В Журжево прибыли наши моряки и начальник артиллерии действующей армии генерал-адъютант князь Масальский, который в настоящее время развивает в этом пункте усиленную артиллерийскую деятельность. Журжевский госпиталь почти разрушен действием турецких снарядов, которые нередко ложатся и в районе железнодорожной станции. Как видно, приходится на будущее время не выставлять над госпитальными пунктами флагов Красного Креста, дабы не привлекать на них усиленного внимания турок, видимо старавшихся нарочно избирать целью своих выстрелов госпитальное здание в Журжеве. Рущук, как слышно, вовсе покинут жителями. Сказывают, гарнизона в нём до 18,000 человек, да кроме того вне стен крепости расположено лагерями 15 тысяч, и что туда приезжал недавно Ахмет-Эюб-паша, который произвёл некоторые перемены в расположении войск и в составе начальствующих.

8 июня получилось и из Белграда подтверждение прежних венских и турну-северинских известий о том, что сильный турецкий корпус продолжает собираться на сербской границе, по-видимому, угрожая долине Тимока. Это обстоятельство побудило румын воздвигать в Калафате новые сильные батареи.

9 июня, в Плоештах последовало окончательное соглашение о совместном действии русской и румынской армий. Переговоры об этом, при посредстве г-д Братиано и Когальничано, длились ещё с 30-го мая, причём речь, как слышно, шла главнейшим образом о русских субсидиях. В офицерской (неофициальной) среде держатся того мнения, что гораздо лучше было бы предоставить действия румын их собственному благоусмотрению, а деньги, предназначаемые для субсидии им, употребить на мобилизацию соответственного количества своих собственных русских сил.

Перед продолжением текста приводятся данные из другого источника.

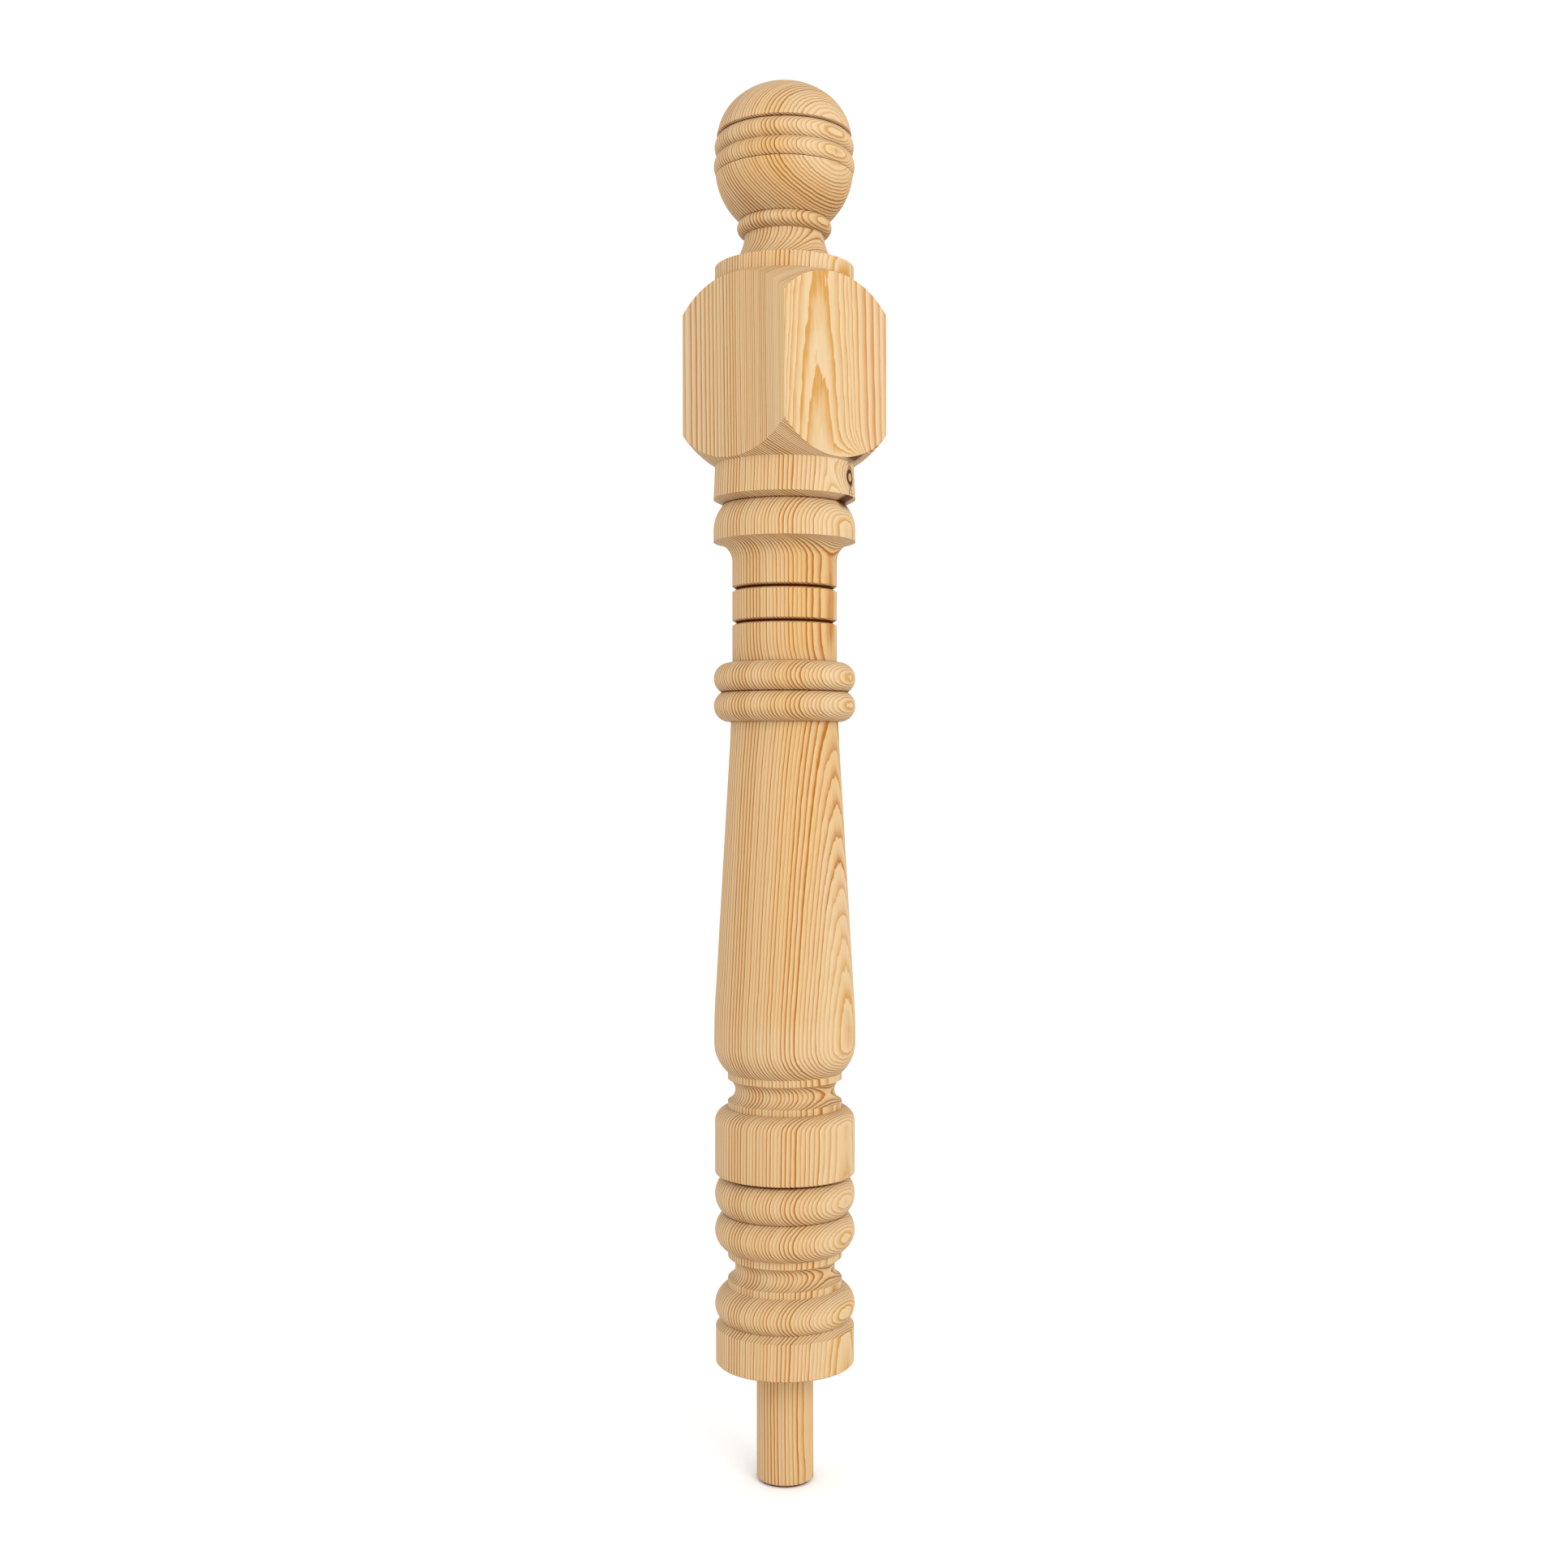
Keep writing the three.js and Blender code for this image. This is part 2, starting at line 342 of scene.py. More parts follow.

У Браилова всё уже окончательно готово для наводки моста и переправы, которая должна совершиться в самом непродолжительном времени; но, как слышно, эта переправа будет иметь только второстепенное, демонстративное значение, служа лишь для того, чтобы отвлечь турецкие силы от пункта главной переправы, который до времени составляет [271]величайший секрет самого ограниченного числа высших лиц полевого штаба. Между Гечетом и Мачином происходит пока ежедневная артиллерийская перестрелка, а тем временем главные силы наших войск форсированными маршами всё более и более подвигаются к Дунаю. Вода начала спадать довольно быстро.


Примечания[править]

  1. Состав и расположение наших передовых дунайских войск были следующие:

    a) 8-я кавалерийская дивизия к 7 мая заняла прибрежную линию от реки Алуты до реки Веде, имея дивизионный штаб в Турну-Магурели.

    b) Отряд генерал-лейтенанта Скобелева 1-го к 8 мая от р. Веде до озера Гречилор, имея главные свои силы и штаб у Журжева.

    c) 82-я пехотная дивизия с донским казачьим № 31-го полком — к 8-му (1-я бригада) и к 13 мая (2-я бригада) в Ольтеницу, имея главные силы на линии Будешти — Фратешти и наблюдая казачьим полком за Дунаем на протяжении от озера Гречилор до р. Арджис.

    d) 11-я кавалерийская дивизия — к 9 мая в Обилешти-Ноу и Слободзею (штаб в Слободзеи), имея авангард в Калараше и наблюдая за дунайским побережьем от р. Арджис до Гуры-Яломицы (против Гирсова).

    e) Нижне-Дунайский отряд занял к 22 апреля все важнейшие прибрежные пункты от Гура-Яломицы до Килии, имея резерв в Болграде и штаб в Галаце.

  2. Начальник 8-й кавалерийской дивизии.
  3. Другой из захваченных пароходов нам удалось сохранить: он оказывал нам немало услуг при переправе и впоследствии.
  4. Фламунда лежит против Никополя, несколько ниже Турну-Магурели.
  5. По возвращении в Бухарест, представители румынской армии и палаты поднесли князю Карлу золотую медаль «Virtuti militari», учреждённую в Румынии в награду воинской доблести.
  6. Телеграмма из Константинополя от 17/29 мая.
  7. Командир 8-го драгунского Астраханского полка.
  8. До Слатины по железной дороге, а далее водою, вниз по Алуте.
  9. 2-го эскадрона Астраханского драгунского полка, майора Рожнятовского.
  10. Из состава Кавказской казачьей дивизии.